Last sign-up season, HHS stopped open enrollment advertising in January, pulling ads a few days before the period ended. Enrollment dropped compared with previous years, Jost and Gaba noted, with young, healthy people being more likely not to buy coverage.
The administration also just stopped funding federal contractors that supported efforts by community groups and other organizations in some of the nation’s largest cities to sign up people.
Dropping advertising, shortening open enrollment or simply scaling back on technical maintenance for the marketplace website could all have significant impact, Corlette said. People who are sick and need insurance will likely seek it out, but those who are healthier — for whom health insurance is a less pressing priority — could miss the boat.
Again, Jost said, that affects insurer participation.
“Insurance is a product that need to be sold,” he said. “If the insurers believe they’re not going to get any help at all in marketing their product,” he added, fewer will want to enter the marketplace.
Word of (Bad) Mouth
HHS has taken an active role in criticizing the health law — pushing press releases and videos that argue it has hurt more than helped. That strategy could do a lot of harm, experts said. These actions are the focus of the GAO review.

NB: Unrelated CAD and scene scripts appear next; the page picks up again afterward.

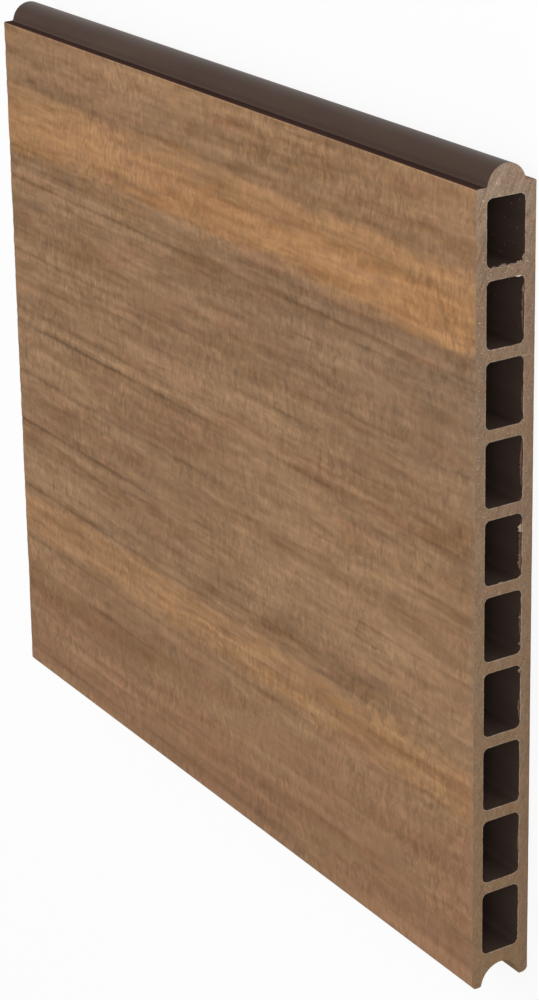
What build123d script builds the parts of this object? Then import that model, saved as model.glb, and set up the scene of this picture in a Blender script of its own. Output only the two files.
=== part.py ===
"""Hollow composite fence board: one extruded piece, cut square at both ends.

The board lies flat on its back face. +X runs along the extrusion, +Y across the board
towards the round tongue, and +Z out of the front face. The origin is at the middle of the
footprint, on the back face. Sizes are in millimetres.
"""

import os

from build123d import *

# The board as a whole
length = 340.0
cover_width = 300.0
thickness = 25.0

# Round tongue along the top edge, and the groove that takes the next board's tongue
tongue_radius = 8.1
tongue_height = 7.4
tongue_root_radius = 0.9
joint_clearance = 0.3

# Long outer edge of each shoulder
shoulder_radius = 0.8

# Chambers that run the full length
chamber_count = 10
skin = 4.5
rib = 4.45
shoulder_wall = 4.0
groove_wall = 5.2
chamber_corner_radius = 2.2

# Levels across the board, from the foot of the lips to the crest of the tongue
foot = -(cover_width + tongue_height) / 2
shoulder = foot + cover_width
crest = shoulder + tongue_height
middle = thickness / 2

# Tongue and groove are arcs about one centre line, a clearance apart
tongue_half = (tongue_radius**2 - (tongue_radius - tongue_height) ** 2) ** 0.5
groove_half = tongue_half + joint_clearance
groove_crown = foot + tongue_height + joint_clearance

# A lip stands each side of the groove, and its outer edge is rounded by half its thickness
lip_wall = middle - groove_half
lip_radius = lip_wall / 2

# The chambers share what the walls and ribs leave
chambers_low = groove_crown + groove_wall
chambers_high = shoulder - shoulder_wall
chamber_pitch = (chambers_high - chambers_low + rib) / chamber_count
chamber_height = chamber_pitch - rib
chamber_depth = thickness - 2 * skin


def edge_corners(sketch, edge):
    """Corners at the foot (0) or at the shoulders (-1), in order from back to front."""
    return sketch.vertices().group_by(Axis.X)[edge].sort_by(Axis.Y)


with BuildPart() as fence_board:
    # Cross-section: local x is across the board, local y is through its thickness
    with BuildSketch(Plane.YZ.offset(-length / 2)) as section:
        with BuildLine():
            Polyline((foot, middle - groove_half), (foot, 0), (shoulder, 0), (shoulder, middle - tongue_half))
            ThreePointArc((shoulder, middle - tongue_half), (crest, middle), (shoulder, middle + tongue_half))
            Polyline(
                (shoulder, middle + tongue_half),
                (shoulder, thickness),
                (foot, thickness),
                (foot, middle + groove_half),
            )
            ThreePointArc((foot, middle + groove_half), (groove_crown, middle), (foot, middle - groove_half))
        make_face()
        # The lips' inner corners take the tongue's root radius, so they clear its fillets
        fillet(edge_corners(section, 0)[::3], lip_radius)
        fillet(edge_corners(section, 0)[1:3], tongue_root_radius)
        fillet(edge_corners(section, -1)[::3], shoulder_radius)
        fillet(edge_corners(section, -1)[1:3], tongue_root_radius)
        with Locations(((chambers_low + chambers_high) / 2, middle)):
            with GridLocations(chamber_pitch, 0, chamber_count, 1):
                RectangleRounded(chamber_height, chamber_depth, chamber_corner_radius, mode=Mode.SUBTRACT)
    extrude(amount=length)

fence_board.part.label = "fence_board"

os.makedirs("parts", exist_ok=True)
export_step(fence_board.part, "parts/fence_board.step")
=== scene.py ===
"""The look of a hollow composite fence board: woodgrain face, satin tongue and raw sawn ends.

One dressed mesh stands for the board's node. Its section is read off the solid's cut end, its faces are
embossed with grain, and its chamber mouths are left ragged by the saw. Sizes are in metres.
"""

import math
import random

import bmesh
import bpy
from mathutils import Euler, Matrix, Vector, geometry, noise


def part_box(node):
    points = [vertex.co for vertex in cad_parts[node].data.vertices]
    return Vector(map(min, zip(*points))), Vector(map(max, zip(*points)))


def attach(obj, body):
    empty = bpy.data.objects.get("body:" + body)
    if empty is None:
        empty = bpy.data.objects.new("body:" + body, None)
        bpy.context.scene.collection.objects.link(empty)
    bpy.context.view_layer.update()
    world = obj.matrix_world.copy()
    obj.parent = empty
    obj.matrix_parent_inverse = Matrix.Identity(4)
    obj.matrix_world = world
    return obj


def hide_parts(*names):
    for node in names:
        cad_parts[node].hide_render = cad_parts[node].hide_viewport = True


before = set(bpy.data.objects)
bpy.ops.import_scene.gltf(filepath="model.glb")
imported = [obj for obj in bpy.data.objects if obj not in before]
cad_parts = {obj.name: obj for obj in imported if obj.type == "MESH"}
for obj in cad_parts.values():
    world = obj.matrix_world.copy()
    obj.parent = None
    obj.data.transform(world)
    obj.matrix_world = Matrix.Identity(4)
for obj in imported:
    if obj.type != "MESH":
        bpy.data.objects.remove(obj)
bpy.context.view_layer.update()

MM = 0.001

# The board, from the solid's box and the tongue's height
LOW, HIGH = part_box("fence_board")
TONGUE_HEIGHT = 7.4 * MM
FOOT = LOW.y
SHOULDER = HIGH.y - TONGUE_HEIGHT
COVER = SHOULDER - FOOT
THICKNESS = HIGH.z
EDGE_ROUND = 1.2 * MM
LEDGE_WIDTH = 3.5 * MM

# Mesh steps round the section, and into how many lengths the board and each chamber are divided
FRONT_STEP = 0.60 * MM
BACK_STEP = 3.0 * MM
CHAMBER_STEP = 1.0 * MM
BOARD_LENGTHS = 106
CHAMBER_LENGTHS = 5
SAME_POINT = 0.001 * MM
SMOOTH_ANGLE = math.radians(35)

# How the cut ends are filled: only triangles inside the borders are wanted
INSIDE_BORDERS = 1
FILL_TOLERANCE = 1e-8

# Embossed grain: how deep it is, how far from an edge it reaches its depth, and the back's share of it
EMBOSS_DEPTH = 0.30 * MM
EMBOSS_FADE = 2.5 * MM
BACK_SHARE = 0.4

# Its valleys as (length, width), and each kind's share of the depth. They wander across the board, and
# differ from one slice of the thickness to the next, so the back isn't the front again.
WANDER = 1.0 * MM
WANDER_SIZE = (18 * MM, 12 * MM)
LONG_VALLEYS = (110 * MM, 4.8 * MM)
BROAD_VALLEYS = (150 * MM, 28 * MM)
FINE_VALLEYS = (18 * MM, 2.4 * MM)
MEAN_SHARE = 0.32
LONG_SHARE = 0.45
BROAD_SHARE = 0.30
FINE_SHARE = 0.60
SLICE = 10 * MM

# Low on the face the fine valleys and the ripple grow calmer
CALM_BELOW = SHOULDER - 0.76 * COVER
CALM_FADE = 25.0 * MM
CALM_LOSS = 0.35

# Long lines in the grain, in groups: where each group starts and ends down the face, as a share of the
# cover, then each line's place and its strength, below 0 for a dark groove and above 0 for a pale ridge.
# In the colour the dark lines are partly the grain's own and partly painted shade in the grooves, and the
# pale lines are painted highlights on the ridges.
LINES = (
    (0.06, 0.26, ((0.085, -0.3), (0.180, -0.4), (0.204, -0.5), (0.2155, 0.5), (0.227, -1.0), (0.243, -0.4))),
    (0.29, 0.48, ((0.306, -0.3), (0.338, -0.5), (0.381, -0.3), (0.427, -0.7), (0.4375, 0.5), (0.448, -1.0))),
    (0.50, 0.72, ((0.527, -0.5), (0.554, -0.4), (0.604, -0.9), (0.615, 0.5), (0.641, -0.4), (0.684, -0.6))),
    (0.69, 0.99, ((0.707, -0.7), (0.790, -0.5), (0.840, -0.4), (0.938, -0.2), (0.972, -0.5))),
)
LINE_REACH = 0.0045

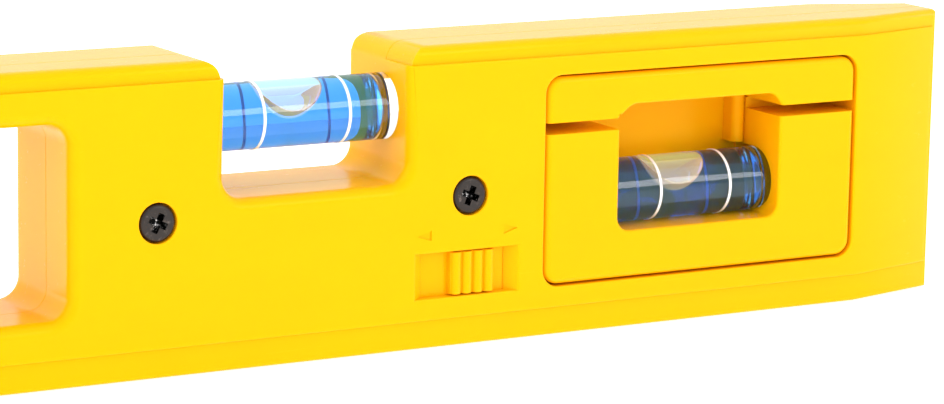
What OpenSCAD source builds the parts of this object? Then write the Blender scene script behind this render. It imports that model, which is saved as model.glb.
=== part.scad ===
// Pocket spirit level with tapered ends, a removable line level and its slide latch.
// +X along the length, the front face looks along -Y, +Z up from the measuring base.

/* [Body] */
// Overall length
body_l = 229; // [222:1:240]
// Overall height, base to top rail
body_h = 45.5; // [45:0.5:48]
// Overall thickness over the raised panels
body_t = 20; // [20:0.5:23]
// Depth of the front shell, from the front panel to the joint between the shells
front_depth = 8.5; // [8:0.25:9]
// How far the panels stand proud of the two rails
panel_proud = 0.6; // [0.3:0.1:1]
// Height of the bottom rail under the panel
bottom_rail_h = 4.3; // [3:0.1:4.6]
// Height of the top rail over the panel
top_rail_h = 2.7; // [2:0.1:3]
// Rounding of the top rail's long edges
rail_round = 1.5; // [0.5:0.1:1.8]
// Rounding of the top rail's ends at the notch
rail_end_round = 3; // [1:0.25:3.5]
// Length of each end that narrows in plan
taper_l = 17.5; // [10:0.5:18]
// How much the front face runs back at an end
taper_front = 4.2; // [2:0.1:5]
// How much the rear face runs in at an end
taper_rear = 6; // [2:0.1:7]
// Moulded wall thickness
wall = 2.2; // [1.8:0.1:2.4]

/* [Notch and window] */
// Half the width of the notch over the level vial
notch_half = 15; // [14:0.25:16]
// Height of the notch floor over the base
notch_floor = 25.2; // [24:0.2:26]
// Corner radius of the notch and of the window
opening_round = 3.2; // [2:0.1:4]
// Inner end of the plumb window, left of the middle
window_inner = 39.2; // [38:0.2:41]
// Width of the plumb window
window_w = 40.6; // [30:0.2:42]
// Bottom of the plumb window
window_bottom = 9.8; // [9:0.2:10.4]
// Top of the plumb window
window_top = 37.8; // [37:0.2:38.4]

/* [Vials] */
// Outer diameter of a vial
vial_d = 10; // [9.6:0.1:10.2]
// Bore of a vial
vial_bore = 8; // [7.6:0.1:8.2]
// Length of a vial
vial_l = 33; // [32:0.5:34]
// Thickness of a vial's closed end
closed_end = 2.6; // [2.2:0.1:3]
// Length of the plug in a vial's open end
plug_l = 3.6; // [3:0.1:4]
// Length of a bubble
bubble_l = 11.2; // [10:0.2:12]
// Height of the level vial's axis
level_vial_z = 35.8; // [35:0.1:36.4]
// Half the distance between the marks of the two body vials
level_mark_half = 7; // [6:0.1:8]
// Half the distance between the marks of the line level's vial
line_mark_half = 6.4; // [6:0.1:7]

/* [Line level] */
// Left end of the line level
line_x0 = 38.8; // [38.6:0.1:39]
// Right end of the line level
line_x1 = 95.4; // [94:0.1:95.6]
// Bottom of the line level
line_z0 = 7.8; // [7.6:0.1:8]
// Top of the line level
line_z1 = 39.6; // [39:0.1:39.8]
// Depth of the line level
line_depth = 14; // [13.5:0.25:14.2]
// Gap between the line level and its pocket
pocket_gap = 0.3; // [0.2:0.05:0.4]
// Left side of the line level's window
pane_x0 = 51.7; // [51:0.1:52.4]
// Right side of the line level's window
pane_x1 = 81.2; // [80.6:0.1:81.8]
// Bottom of the line level's window
pane_z0 = 15.1; // [14.4:0.1:15.2]
// Top of the line level's window
pane_z1 = 34.65; // [34:0.1:35]
// Height of the string slits over the base
slit_z = 30.9; // [30:0.1:31]
// Height of a string slit
slit_h = 1.75; // [1.5:0.05:2]
// Height of the line vial's axis over the base
line_vial_z = 20.15; // [20.1:0.05:20.4]
// Depth of the line vial's axis behind the front panel
line_vial_depth = 7; // [6.8:0.1:7.2]

/* [Latch] */
// Middle of the latch opening
latch_mid = 25.2; // [25:0.1:25.4]
// Length of the latch opening over its two ramps
latch_w = 18; // [17.6:0.1:18.2]
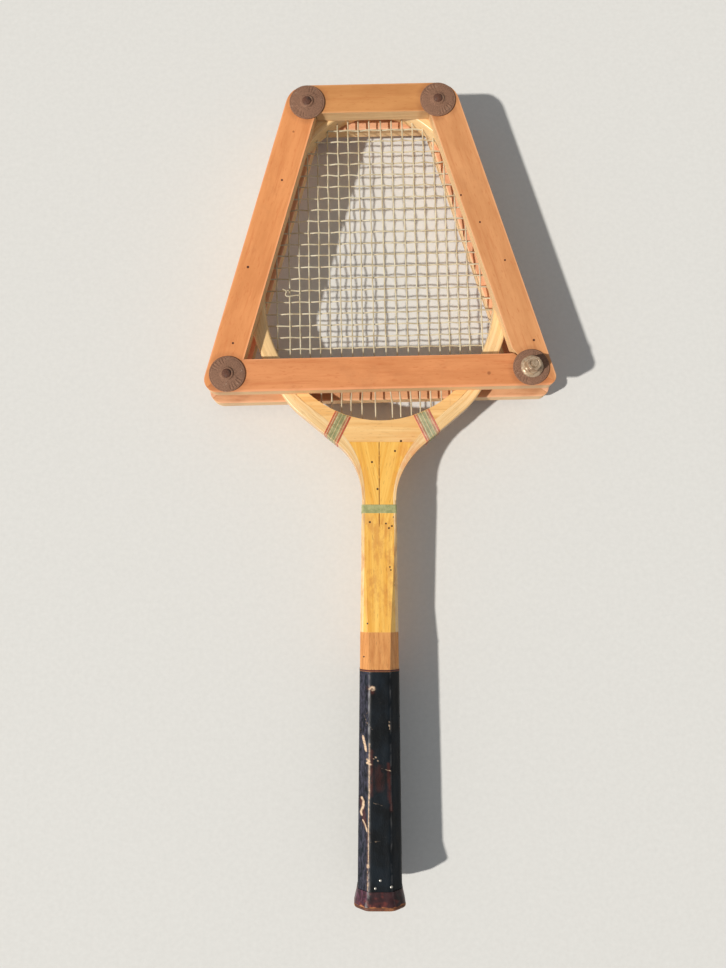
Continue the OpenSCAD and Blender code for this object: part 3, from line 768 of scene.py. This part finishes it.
def ray_hit(poly, start, way):
    """Nearest distance along way from start to a closed polygon's edge."""
    best = None
    for (ax, ay), (bx, by) in zip(poly, poly[1:] + poly[:1]):
        ex, ey = bx - ax, by - ay
        cross = way[0] * ey - way[1] * ex
        if abs(cross) < 1e-9:
            continue
        t = ((ax - start[0]) * ey - (ay - start[1]) * ex) / cross
        u = ((ax - start[0]) * way[1] - (ay - start[1]) * way[0]) / cross
        if 0 <= u <= 1 and t > 0 and (best is None or t < best):
            best = t
    return best


# The head's opening, all the way round
hole_poly = [lean(*((-1 if t > 180 else 1) * oval(t if t <= 180 else 360 - t)[0],
                    oval(t if t <= 180 else 360 - t)[1])) for t in range(0, 360, 2)]


def whipping(name, centre_x, replaces):
    """Turns of thread round a shoulder; their edges are red with a straw turn between."""
    side = 1 if centre_x > 0 else -1
    turn = radians(WHIP_TURN) * side
    way, step = (-sin(turn), cos(turn)), (cos(turn), sin(turn))
    p = Parts()
    turns = int(WHIP_W / THREAD_STEP)
    for k in range(turns + 1):
        u = -turns * THREAD_STEP / 2 + k * THREAD_STEP
        start = (centre_x + u * step[0], WHIP_Y + u * step[1])
        up = ray_hit(hole_poly, start, way)
        down = ray_hit(outer, start, (-way[0], -way[1]))
        out = 0.12
        sq = [(-down - out, -HALF_T - out), (up + out, -HALF_T - out),
              (up + out, HALF_T + out), (-down - out, HALF_T + out)]
        ring = rounded(sq, [1.6] * 4, 5)
        slant = 0.3 * sin(k * 1.9)
        loop = [(start[0] + way[0] * a + step[0] * slant * (b / HALF_T) * 0.3,
                 start[1] + way[1] * a + step[1] * slant * (b / HALF_T) * 0.3, b) for a, b in ring]
        inward = min(k, turns - k)
        pick = 1 if inward in (0, 1, 3) else 2 if inward == 2 or k % 4 == 1 else 0
        p.add(*tube(loop, THREAD_R, (step[0], step[1], 0), 6, closed=True), pick=pick)
    p.make(name, "racket", "whipping_thread", [green_thread, red_thread, straw_thread], replaces)


whipping("whipping_left", -35.0, ["shoulder_whipping_left"])
whipping("whipping_right", 41.0, ["shoulder_whipping_right"])


def oct_corners(w, t, c):
    """Corners of an octagon from its half width, half thickness and corner cut."""
    return [(w, t - c), (w - c, t), (c - w, t), (-w, t - c), (-w, c - t), (c - w, -t),
            (w - c, -t), (w, c - t)]


band = Parts()
for k in range(BAND_TURNS):
    y = BAND_LOW + 0.35 + k * BAND_STEP
    w, t, c = lerp_station(SHAFT, y)
    ring = rounded(oct_corners(w + 0.1, t + 0.1, c), [0.5] * 8, 3)
    band.add(*tube([(x, y, z) for x, z in ring], BAND_R, (0, 1, 0), 6, closed=True))
band.make("shaft_thread_band", "racket", "whipping_thread", [olive_thread], ["shaft_band"])

# ---------- grip, collar, butt, tacks ----------


def leather_material(name, light, dark, torn, stain, facet_highlight_colour, rough0=0.42, shine=0.42):
    """Leather whose wear and brown fields say where it is torn or dyed, whose rub and highlight
    field marks ridges rubbed pale with a painted highlight on the lit side, and whose lit facet
    field marks the painted highlight on the facet that faces the key light.
    """
    s = Shade(name)
    vec = s.object_coords()
    pores = s.cells(vec, 900)
    crease = s.streaks(vec, 0.6, 260, 5, 0.65, 0.6)
    tone = s.noise(vec, 55, 4, 0.6)
    wear, rub = s.field("wear", "Fac"), s.field("rub", "Fac")
    brown, facet = s.field("brown", "Fac"), s.field("facet", "Fac")
    colour = s.mix(s.ramp(tone, 0.35, 0.7), dark, light)
    # Painted highlight: the upper left facet, which faces the key light, is lightened in streaky
    # patches.
    highlight_patches = s.ramp(s.streaks(vec, 0.3, 500, 4, 0.7), 0.35, 0.7)
    colour = s.tint(colour, facet, highlight_patches, facet_highlight_colour)
    colour = s.tint(colour, brown, s.ramp(crease, 0.3, 0.55), stain)
    scratch = s.ramp(s.noise(s.place(vec, (0.25, 1.6, 1)), 700, 3, 0.7), 0.66, 0.74)
    colour = s.tint(colour, scratch, 0.2, srgb(80, 76, 74))
    # Ridges rubbed pale, which on the lit upper left is also a painted highlight.
    rubbed_and_highlit = s.times(rub, s.ramp(crease, 0.35, 0.6))
    colour = s.mix(rubbed_and_highlit, colour, srgb(186, 182, 180))
    torn_mask = s.ramp(s.plus(wear, s.times(crease, 0.4)), 0.38, 1.08)
    flesh = s.mix(s.ramp(s.noise(vec, 620, 3), 0.4, 0.62), torn, scaled(torn, 0.6))
    colour = s.mix(torn_mask, colour, flesh)
    rough = s.plus(s.times(torn_mask, 0.4), s.plus(s.times(tone, 0.2), rough0 - 0.1))
    height = s.plus(s.times(pores, 0.5), crease)
    height = s.minus(height, s.times(torn_mask, 1.5))
    return s.finish(colour, rough, height, 0.35, 0.0003, Specular_IOR_Level=shine)


navy = leather_material("navy_leather", srgb(15, 25, 33), srgb(5, 9, 12), srgb(232, 200, 168),
                        srgb(92, 46, 38), srgb(74, 72, 88), 0.5, 0.22)
maroon = leather_material("collar_leather", srgb(76, 44, 46), srgb(30, 19, 22),
                          srgb(214, 140, 88), srgb(112, 52, 46), srgb(118, 70, 90), 0.4, 0.35)
raw = leather_material("butt_leather", srgb(128, 78, 50), srgb(76, 44, 32),
                       srgb(232, 176, 106), srgb(150, 84, 50), srgb(120, 80, 60), 0.6)
red_tape = leather_material("red_tape", srgb(96, 42, 38), srgb(56, 24, 24),
                            srgb(150, 90, 70), srgb(80, 30, 26), srgb(96, 50, 50), 0.5)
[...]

If consumers keep hearing the law is failing, Jost noted, some will ultimately believe it, buying coverage only if they need it and thereby skewing the insurance risk pool.
Perceived hostility also has an effect on insurers, steering them away from marketplace participation.
“When you undermine confidence in the marketplace, you don’t need a Ph.D. in economics to know it’s not good long term,” Corlette said.